▸ Provided information:
-------------------------

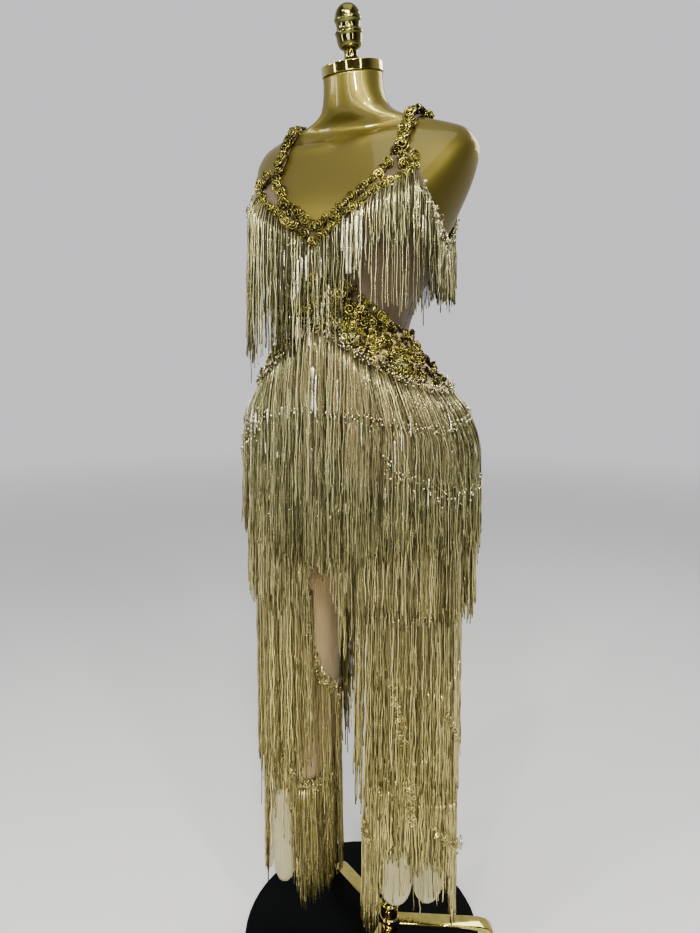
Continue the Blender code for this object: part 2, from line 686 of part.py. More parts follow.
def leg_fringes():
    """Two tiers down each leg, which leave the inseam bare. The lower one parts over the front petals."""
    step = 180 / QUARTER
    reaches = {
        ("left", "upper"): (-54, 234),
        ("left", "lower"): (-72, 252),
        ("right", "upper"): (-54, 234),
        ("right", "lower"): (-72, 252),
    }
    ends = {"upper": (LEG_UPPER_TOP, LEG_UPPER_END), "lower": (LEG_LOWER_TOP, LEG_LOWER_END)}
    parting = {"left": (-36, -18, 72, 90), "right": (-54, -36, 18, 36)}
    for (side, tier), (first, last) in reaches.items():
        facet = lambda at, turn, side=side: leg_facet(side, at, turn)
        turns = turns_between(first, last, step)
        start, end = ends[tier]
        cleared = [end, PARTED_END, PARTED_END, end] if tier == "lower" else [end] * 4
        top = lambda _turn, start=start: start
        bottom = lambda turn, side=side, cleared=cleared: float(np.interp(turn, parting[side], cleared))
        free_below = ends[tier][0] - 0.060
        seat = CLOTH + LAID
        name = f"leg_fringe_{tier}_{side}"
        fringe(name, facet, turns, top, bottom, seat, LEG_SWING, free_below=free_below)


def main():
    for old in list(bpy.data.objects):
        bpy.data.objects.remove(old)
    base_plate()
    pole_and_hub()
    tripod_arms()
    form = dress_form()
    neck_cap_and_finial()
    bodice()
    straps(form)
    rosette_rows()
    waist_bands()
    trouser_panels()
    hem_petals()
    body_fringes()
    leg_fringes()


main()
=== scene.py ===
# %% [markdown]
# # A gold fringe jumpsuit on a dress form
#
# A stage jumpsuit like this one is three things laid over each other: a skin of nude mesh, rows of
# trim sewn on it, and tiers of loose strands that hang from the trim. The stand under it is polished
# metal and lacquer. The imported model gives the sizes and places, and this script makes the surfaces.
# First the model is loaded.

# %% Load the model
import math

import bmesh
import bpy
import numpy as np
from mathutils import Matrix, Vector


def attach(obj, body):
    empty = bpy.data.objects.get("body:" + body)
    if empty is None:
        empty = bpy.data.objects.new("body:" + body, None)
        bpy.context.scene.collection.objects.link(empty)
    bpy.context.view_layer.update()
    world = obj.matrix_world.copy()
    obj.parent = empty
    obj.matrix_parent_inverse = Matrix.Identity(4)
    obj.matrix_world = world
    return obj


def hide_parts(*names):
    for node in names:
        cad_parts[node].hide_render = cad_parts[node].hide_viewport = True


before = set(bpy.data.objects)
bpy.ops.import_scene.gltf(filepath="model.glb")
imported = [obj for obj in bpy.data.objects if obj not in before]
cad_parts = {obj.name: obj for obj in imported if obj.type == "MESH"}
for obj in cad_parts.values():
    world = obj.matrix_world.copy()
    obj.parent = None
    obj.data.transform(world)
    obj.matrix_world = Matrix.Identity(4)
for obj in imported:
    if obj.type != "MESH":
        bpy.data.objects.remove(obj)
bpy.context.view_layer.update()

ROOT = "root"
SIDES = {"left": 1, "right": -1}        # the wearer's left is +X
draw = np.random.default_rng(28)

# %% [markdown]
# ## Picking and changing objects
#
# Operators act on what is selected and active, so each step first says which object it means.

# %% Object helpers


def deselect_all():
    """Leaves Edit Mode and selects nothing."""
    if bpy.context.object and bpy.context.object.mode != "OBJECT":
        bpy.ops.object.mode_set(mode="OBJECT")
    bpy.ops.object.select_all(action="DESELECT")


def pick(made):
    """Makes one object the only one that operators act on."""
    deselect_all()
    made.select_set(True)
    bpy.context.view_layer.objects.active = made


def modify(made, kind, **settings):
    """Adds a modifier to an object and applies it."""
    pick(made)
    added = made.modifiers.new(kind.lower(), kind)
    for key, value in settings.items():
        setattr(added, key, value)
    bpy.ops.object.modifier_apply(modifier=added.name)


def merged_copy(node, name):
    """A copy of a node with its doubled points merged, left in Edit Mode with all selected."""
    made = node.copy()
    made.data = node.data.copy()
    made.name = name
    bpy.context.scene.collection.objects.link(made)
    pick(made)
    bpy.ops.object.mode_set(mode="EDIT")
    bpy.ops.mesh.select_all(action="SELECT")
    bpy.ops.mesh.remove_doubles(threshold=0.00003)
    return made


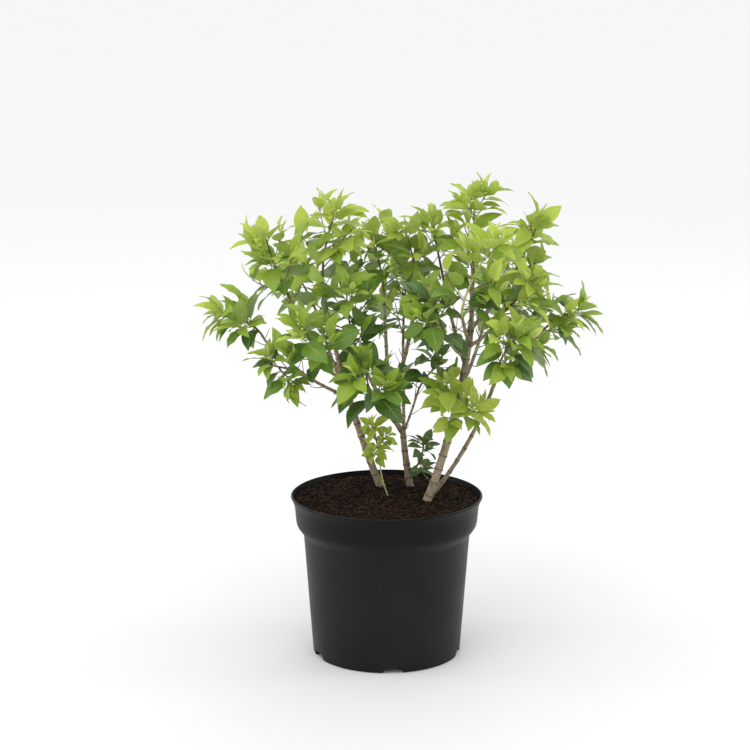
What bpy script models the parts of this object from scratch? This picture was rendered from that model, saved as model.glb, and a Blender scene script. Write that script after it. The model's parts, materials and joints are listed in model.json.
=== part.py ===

-------------------------

▸ Required task: In the data above, how many lines contain the string "script"? Answer with the number only.

▸ Answer in full: 2